_PROBLEM TO SOLVE_
Reproduce the span that opens at the line containing "for (e = [0, 1], s = [0, 1])" and closes at the line containing "obj.parent = None", both lines included, without alteration and without any other line.

_DATA PROVIDED_

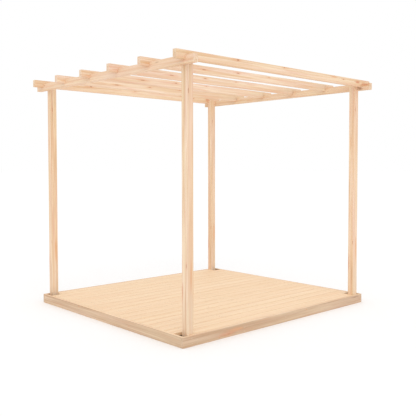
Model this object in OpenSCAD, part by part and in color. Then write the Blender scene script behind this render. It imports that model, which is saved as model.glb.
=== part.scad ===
// Garden pergola of planed softwood: four square posts standing in the corners of a low
// timber deck, a beam along the left and the right pair, and notched rafters across the beams.
// X runs along the rafters and deck boards, Y along the beams, and Z = 0 is the ground.

/* [Deck] */
// Length of the deck along its boards
deck_l = 2640; // [1800:10:4200]
// Width of the deck across its boards
deck_w = 2492; // [1700:2:4000]
// Height of the deck surface above the ground
deck_h = 96; // [80:1:180]
// Thickness of the boards on edge around the deck
frame_t = 21; // [15:1:45]
// Number of deck boards
board_count = 19; // [12:1:22]
// Thickness of the deck boards
board_t = 27; // [18:1:40]
// Gap beside each deck board
board_gap = 6; // [2:0.5:12]
// Gap between the end of a deck board and the frame
board_end_gap = 2; // [1:0.5:6]
// Width of the joists under the deck boards
joist_w = 45; // [30:1:70]
// Number of joists that run the full width of the deck
joist_count = 5; // [3:1:7]

/* [Posts] */
// Side of the square posts
post_w = 70; // [50:1:120]
// Height of the posts above the ground
post_h = 2475; // [1900:5:3000]
// Distance from the deck's left and right edges to the posts
post_inset = 66; // [50:1:160]
// Gap between a post and the deck timber cut to go round it
post_clear = 2; // [1:0.5:6]

/* [Roof] */
// Thickness of the beams
beam_t = 52; // [30:1:90]
// Height of the beams
beam_h = 73; // [60:1:180]
// Length of beam past the outer faces of the first and last rafters
beam_overhang = 98; // [20:1:400]
// Number of rafters
rafter_count = 6; // [3:1:9]
// Thickness of the rafters
rafter_t = 46; // [25:1:80]
// Height of the rafters
rafter_h = 76; // [60:1:180]
// Length of rafter past the outer faces of the beams
rafter_overhang = 98; // [20:1:400]
// Depth of the notch that lets a rafter down over a beam
lap = 38; // [10:1:50]
// Gap on each side of a beam inside a rafter's notch
lap_clear = 0.5; // [0.2:0.1:3]

/* [Hidden] */
post_x = deck_l/2 - post_inset - post_w/2; // middle of a right-hand post
post_y = deck_w/2 - frame_t - post_w/2;    // middle of a back post
post_in_x = post_x - post_w/2 - post_clear;

beam_x = post_x + post_w/2 + beam_t/2; // the beams lie on the posts' outer left and right faces
beam_z = post_h - beam_h;              // and end level with their tops
rafter_y = post_y + post_w/2 + rafter_t/2; // the end rafters lie on the posts' front and back faces
rafter_z = post_h - lap;
beam_len = 2*(rafter_y + rafter_t/2 + beam_overhang);
rafter_len = 2*(beam_x + beam_t/2 + rafter_overhang);
rafter_pitch = 2*rafter_y/(rafter_count - 1);

inner_l = deck_l - 2*frame_t;
inner_w = deck_w - 2*frame_t;
board_w = (inner_w - (board_count + 1)*board_gap)/board_count;
board_pitch = board_w + board_gap;
board_z = deck_h - board_t;
joist_x = post_in_x - joist_w/2; // the outer joists stand just inside the posts
bearer_len = inner_w - 2*(board_pitch + board_gap);

wood = "BurlyWood";
deck_wood = "NavajoWhite";
under_wood = "Tan";

function two(i) = i < 10 ? str("0", i) : str(i);
ENDS = ["front", "back"];
SIDES = ["left", "right"];

// A square-cut timber, centred in X and Y, with its underside at z.
module timber(l, w, h, z) {
    translate([-l/2, -w/2, z]) cube([l, w, h]);
}

// The posts stand on the ground, in the open corners of the deck.
module post(sx, sy) {
    color(wood) translate([sx*post_x, sy*post_y, 0]) timber(post_w, post_w, post_h, 0);
}

module beam(sx) {
    color(wood) translate([sx*beam_x, 0, 0]) timber(beam_t, beam_len, beam_h, beam_z);
}

// A rafter is notched from below, once over each beam.
module rafter(i) {
    color(wood) translate([0, -rafter_y + (i - 1)*rafter_pitch, 0])
        difference() {
            timber(rafter_len, rafter_t, rafter_h, rafter_z);
            for (sx = [-1, 1])
                translate([sx*beam_x, 0, 0])
                    timber(beam_t + 2*lap_clear, rafter_t + 2, lap + 1, rafter_z - 1);
        }
}

// The front and back frame boards run past the ends of the left and right ones.
module frame_end(sy) {
    color(wood) translate([0, sy*(deck_w - frame_t)/2, 0]) timber(deck_l, frame_t, deck_h, 0);
}

module frame_side(sx) {
    color(wood) translate([sx*(deck_l - frame_t)/2, 0, 0]) timber(frame_t, inner_w, deck_h, 0);
}

// Joists lie on the ground between the front and back frame boards.
module joist(i) {
    color(under_wood) translate([-joist_x + (i - 1)*2*joist_x/(joist_count - 1), 0, 0])
        timber(joist_w, inner_w, board_z, 0);
}

// Bearers along the left and right frame boards carry the ends of the long deck boards.
module bearer(sx) {
    color(under_wood) translate([sx*(inner_l - joist_w)/2, 0, 0])
        timber(joist_w, bearer_len, board_z, 0);
}

// The first and last deck boards stop short of the posts, which leaves the corners open.
module deck_board(i) {
    at_post = i == 1 || i == board_count;
    len = at_post ? 2*post_in_x : inner_l - 2*board_end_gap;
    color(deck_wood)
        translate([0, -inner_w/2 + board_gap + board_w/2 + (i - 1)*board_pitch, 0])
            timber(len, board_w, board_t, board_z);
}

for (e = [0, 1], s = [0, 1])
    post(2*s - 1, 2*e - 1);
for (s = [0, 1]) {
    beam(2*s - 1);
    bearer(2*s - 1);
    frame_side(2*s - 1);
    frame_end(2*s - 1);
}
for (i = [1:rafter_count])
    rafter(i);
for (i = [1:joist_count])
    joist(i);
for (i = [1:board_count])
    deck_board(i);
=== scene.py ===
import math
import random

import bmesh
import bpy
from mathutils import Euler, Matrix, Vector


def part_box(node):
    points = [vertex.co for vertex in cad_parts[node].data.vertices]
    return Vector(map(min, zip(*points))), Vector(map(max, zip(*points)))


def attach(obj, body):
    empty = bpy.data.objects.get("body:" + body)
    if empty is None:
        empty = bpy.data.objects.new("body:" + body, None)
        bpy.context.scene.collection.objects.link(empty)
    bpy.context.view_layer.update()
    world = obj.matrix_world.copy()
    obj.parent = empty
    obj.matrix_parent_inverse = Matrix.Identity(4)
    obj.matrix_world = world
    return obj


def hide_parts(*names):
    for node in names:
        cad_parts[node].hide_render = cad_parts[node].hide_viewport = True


# A garden pergola of pale softwood: a finished copy of each packed timber, screws, camera and light.

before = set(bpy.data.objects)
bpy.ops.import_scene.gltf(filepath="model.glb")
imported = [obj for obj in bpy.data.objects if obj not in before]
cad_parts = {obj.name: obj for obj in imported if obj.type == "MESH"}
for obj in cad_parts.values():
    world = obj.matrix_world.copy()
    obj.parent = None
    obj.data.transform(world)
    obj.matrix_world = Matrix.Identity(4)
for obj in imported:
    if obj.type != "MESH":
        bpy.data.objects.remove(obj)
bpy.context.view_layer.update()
print("frame loaded,", len(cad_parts), "timbers")


# Shader maths

class Wire:
    # A node's output, so that shader maths reads as ordinary sums.
    def __init__(self, graph, socket):
        self.graph, self.socket = graph, socket

    def __add__(self, other):
        return self.graph.math("ADD", self, other)

    def __radd__(self, other):
        return self.graph.math("ADD", other, self)

    def __sub__(self, other):
        return self.graph.math("SUBTRACT", self, other)

    def __rsub__(self, other):
        return self.graph.math("SUBTRACT", other, self)

    def __mul__(self, other):
        return self.graph.math("MULTIPLY", self, other)

    def __rmul__(self, other):
        return self.graph.math("MULTIPLY", other, self)

    def __truediv__(self, other):
        return self.graph.math("DIVIDE", self, other)

    def __rtruediv__(self, other):
        return self.graph.math("DIVIDE", other, self)


class Graph:
    # The nodes of one material or world.
    def __init__(self, owner):
        owner.use_nodes = True
        self.owner, self.tree = owner, owner.node_tree
        self.tree.nodes.clear()

    def node(self, kind, settings=None, inputs=None, output=0):
        # settings are set first, then each socket gets its value or its link
        made = self.tree.nodes.new(kind)
        for key, value in (settings or {}).items():
            if key == "stops":
                self.setStops(made.color_ramp, value)
            else:
                setattr(made, key, value)
        for key, value in (inputs or {}).items():
            if isinstance(value, Wire):
                self.tree.links.new(value.socket, made.inputs[key])
            else:
                made.inputs[key].default_value = value
        return Wire(self, made.outputs[output]) if made.outputs else made

    def setStops(self, ramp, stops):
        while len(ramp.elements) > 1:
            ramp.elements.remove(ramp.elements[-1])
        for i, (position, shade) in enumerate(stops):
            stop = ramp.elements[0] if i == 0 else ramp.elements.new(position)
            stop.position, stop.color = position, (shade, shade, shade, 1)

    def math(self, operation, *values):
        return self.node("ShaderNodeMath", {"operation": operation}, dict(enumerate(values)))

    def vector(self, operation, *values, output=0):
        return self.node("ShaderNodeVectorMath", {"operation": operation}, dict(enumerate(values)), output)

    def noise(self, at, stretch, detail, roughness):
        # Noise round 0, mostly -0.3 to 0.3; stretch is its waves per metre along each axis.
        return self.node("ShaderNodeTexNoise", None, {
            "Vector": self.vector("MULTIPLY", at, stretch), "Scale": 1,
            "Detail": detail, "Roughness": roughness}, "Fac") - 0.5

    def between(self, value, start, end):
        # 0 at start and 1 at end, smooth in between; start may be the larger one.
        return self.node("ShaderNodeMapRange", {"interpolation_type": "SMOOTHSTEP"}, {
            "Value": value, "From Min": start, "From Max": end, "To Min": 0, "To Max": 1})

    def clamped(self, value):
        return self.node("ShaderNodeClamp", None, {"Value": value, "Min": 0, "Max": 1})

    def tint(self, mask, colour, other, blend="MIX"):
        # colour where the mask is 0, other where it is 1
        colours = [c if isinstance(c, Wire) else (*c, 1) for c in (colour, other)]
        return self.node("ShaderNodeMix", {"data_type": "RGBA", "blend_type": blend}, {
            0: mask, 6: colours[0], 7: colours[1]}, 2)

    def bump(self, height, depth):
        # height runs from 0 to 1 over depth metres
        return self.node("ShaderNodeBump", None, {"Height": height, "Distance": depth, "Strength": 1})

    def finish(self, inputs):
        shader = self.node("ShaderNodeBsdfPrincipled", None, inputs)
        self.node("ShaderNodeOutputMaterial", None, {"Surface": shader})
        return self.owner


# Meshes, objects and faces

def meshFrom(work, name):
    mesh = bpy.data.meshes.new(name)
    work.to_mesh(mesh)
    work.free()
    return mesh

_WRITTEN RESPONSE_
for (e = [0, 1], s = [0, 1])
    post(2*s - 1, 2*e - 1);
for (s = [0, 1]) {
    beam(2*s - 1);
    bearer(2*s - 1);
    frame_side(2*s - 1);
    frame_end(2*s - 1);
}
for (i = [1:rafter_count])
    rafter(i);
for (i = [1:joist_count])
    joist(i);
for (i = [1:board_count])
    deck_board(i);
=== scene.py ===
import math
import random

import bmesh
import bpy
from mathutils import Euler, Matrix, Vector


def part_box(node):
    points = [vertex.co for vertex in cad_parts[node].data.vertices]
    return Vector(map(min, zip(*points))), Vector(map(max, zip(*points)))


def attach(obj, body):
    empty = bpy.data.objects.get("body:" + body)
    if empty is None:
        empty = bpy.data.objects.new("body:" + body, None)
        bpy.context.scene.collection.objects.link(empty)
    bpy.context.view_layer.update()
    world = obj.matrix_world.copy()
    obj.parent = empty
    obj.matrix_parent_inverse = Matrix.Identity(4)
    obj.matrix_world = world
    return obj


def hide_parts(*names):
    for node in names:
        cad_parts[node].hide_render = cad_parts[node].hide_viewport = True


# A garden pergola of pale softwood: a finished copy of each packed timber, screws, camera and light.

before = set(bpy.data.objects)
bpy.ops.import_scene.gltf(filepath="model.glb")
imported = [obj for obj in bpy.data.objects if obj not in before]
cad_parts = {obj.name: obj for obj in imported if obj.type == "MESH"}
for obj in cad_parts.values():
    world = obj.matrix_world.copy()
    obj.parent = None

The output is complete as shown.